- _Aim_:
Reproduce the material exactly, omitting nothing.

- _Source data_:

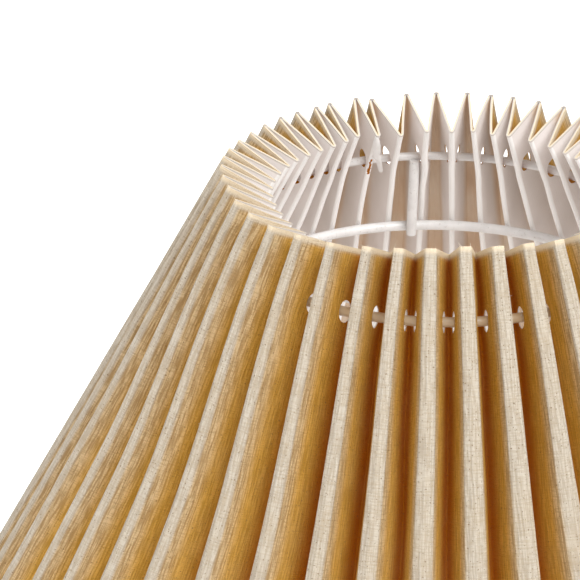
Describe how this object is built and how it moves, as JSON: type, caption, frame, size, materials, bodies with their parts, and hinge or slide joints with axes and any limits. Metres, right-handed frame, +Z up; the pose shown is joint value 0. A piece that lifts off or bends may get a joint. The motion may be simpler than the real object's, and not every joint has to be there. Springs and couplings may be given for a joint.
{
  "type": "pleated lamp shade",
  "caption": "Knife-pleated linen empire lamp shade with white inner film, threaded wire top ring, support ring, struts, arms and round fitter plate.",
  "frame": {"origin": "centre of the lower rim, on the plane the shade stands on", "axes": "+Z up along the shade's axis, from the wide lower rim to the narrow top; -Y is the front"},
  "size_m": [0.3997, 0.3997, 0.2187],
  "materials": {
    "linen": "natural plain-weave linen, raw cut edges",
    "backing_film": "matt white laminating film",
    "tape": "thin matt joining tape",
    "coated_wire": "satin white powder coat on steel wire",
    "coated_plate": "satin white powder coat on steel plate"
  },
  "bodies": {
    "root": {"cover": "linen", "backing": "backing_film", "seam_tape": "tape", "top_ring": "coated_wire", "ring_sleeve": "coated_wire", "support_ring": "coated_wire", "strut_1": "coated_wire", "strut_2": "coated_wire", "strut_3": "coated_wire", "arm_1": "coated_wire", "arm_2": "coated_wire", "arm_3": "coated_wire", "fitter": "coated_plate"}
  },
  "joints": []
}
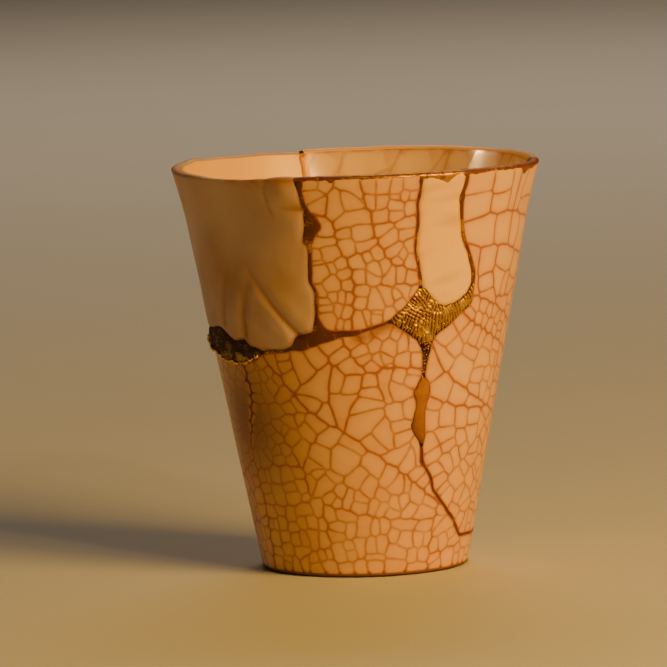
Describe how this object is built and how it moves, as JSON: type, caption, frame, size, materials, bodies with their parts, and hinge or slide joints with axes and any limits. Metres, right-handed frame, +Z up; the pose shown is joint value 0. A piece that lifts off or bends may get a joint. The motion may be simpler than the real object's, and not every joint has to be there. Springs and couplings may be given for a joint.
{
  "type": "kintsugi cup",
  "caption": "Tapered crackle-glazed ceramic cup without a handle, mended from its shards with lacquer seams and gold fills.",
  "frame": {"origin": "centre of the foot's underside, on the surface that the cup stands on", "axes": "+Z up along the cup's axis; -Y towards the front, where the gold star is; +X to the right of it"},
  "size_m": [0.0798, 0.0798, 0.0883],
  "materials": {
    "crackle_glaze": "satin",
    "plain_glaze": "satin",
    "brown_lacquer": "satin",
    "ochre_lacquer": "satin",
    "aged_gold": "satin"
  },
  "bodies": {
    "root": {"foot_shard": "crackle_glaze", "left_patch": "plain_glaze", "middle_shard": "crackle_glaze", "finger_patch": "plain_glaze", "right_shard": "crackle_glaze", "gold_star_fill": "aged_gold", "gold_corner_fill": "aged_gold", "ochre_drop_fill": "ochre_lacquer", "front_seam": "brown_lacquer", "finger_seam_left": "brown_lacquer", "finger_seam_right": "brown_lacquer", "back_seam": "brown_lacquer"}
  },
  "joints": []
}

- _In response_:
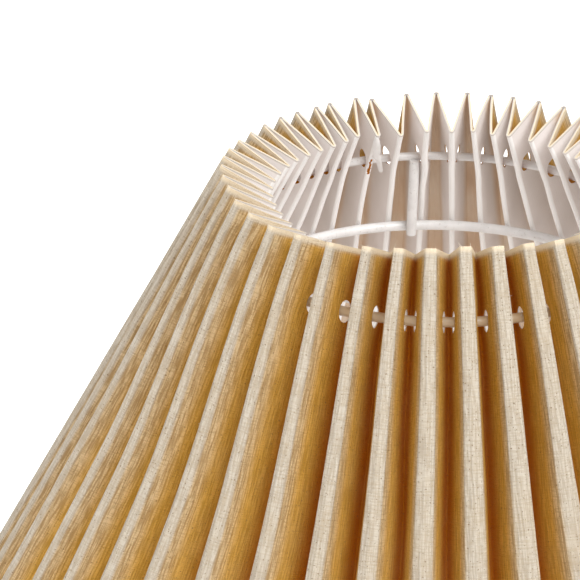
Describe how this object is built and how it moves, as JSON: type, caption, frame, size, materials, bodies with their parts, and hinge or slide joints with axes and any limits. Metres, right-handed frame, +Z up; the pose shown is joint value 0. A piece that lifts off or bends may get a joint. The motion may be simpler than the real object's, and not every joint has to be there. Springs and couplings may be given for a joint.
{
  "type": "pleated lamp shade",
  "caption": "Knife-pleated linen empire lamp shade with white inner film, threaded wire top ring, support ring, struts, arms and round fitter plate.",
  "frame": {"origin": "centre of the lower rim, on the plane the shade stands on", "axes": "+Z up along the shade's axis, from the wide lower rim to the narrow top; -Y is the front"},
  "size_m": [0.3997, 0.3997, 0.2187],
  "materials": {
    "linen": "natural plain-weave linen, raw cut edges",
    "backing_film": "matt white laminating film",
    "tape": "thin matt joining tape",
    "coated_wire": "satin white powder coat on steel wire",
    "coated_plate": "satin white powder coat on steel plate"
  },
  "bodies": {
    "root": {"cover": "linen", "backing": "backing_film", "seam_tape": "tape", "top_ring": "coated_wire", "ring_sleeve": "coated_wire", "support_ring": "coated_wire", "strut_1": "coated_wire", "strut_2": "coated_wire", "strut_3": "coated_wire", "arm_1": "coated_wire", "arm_2": "coated_wire", "arm_3": "coated_wire", "fitter": "coated_plate"}
  },
  "joints": []
}
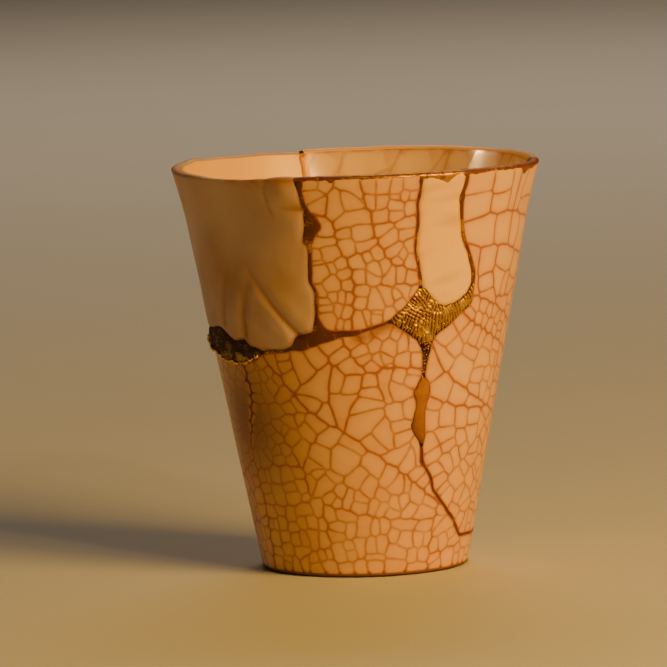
Describe how this object is built and how it moves, as JSON: type, caption, frame, size, materials, bodies with their parts, and hinge or slide joints with axes and any limits. Metres, right-handed frame, +Z up; the pose shown is joint value 0. A piece that lifts off or bends may get a joint. The motion may be simpler than the real object's, and not every joint has to be there. Springs and couplings may be given for a joint.
{
  "type": "kintsugi cup",
  "caption": "Tapered crackle-glazed ceramic cup without a handle, mended from its shards with lacquer seams and gold fills.",
  "frame": {"origin": "centre of the foot's underside, on the surface that the cup stands on", "axes": "+Z up along the cup's axis; -Y towards the front, where the gold star is; +X to the right of it"},
  "size_m": [0.0798, 0.0798, 0.0883],
  "materials": {
    "crackle_glaze": "satin",
    "plain_glaze": "satin",
    "brown_lacquer": "satin",
    "ochre_lacquer": "satin",
    "aged_gold": "satin"
  },
  "bodies": {
    "root": {"foot_shard": "crackle_glaze", "left_patch": "plain_glaze", "middle_shard": "crackle_glaze", "finger_patch": "plain_glaze", "right_shard": "crackle_glaze", "gold_star_fill": "aged_gold", "gold_corner_fill": "aged_gold", "ochre_drop_fill": "ochre_lacquer", "front_seam": "brown_lacquer", "finger_seam_left": "brown_lacquer", "finger_seam_right": "brown_lacquer", "back_seam": "brown_lacquer"}
  },
  "joints": []
}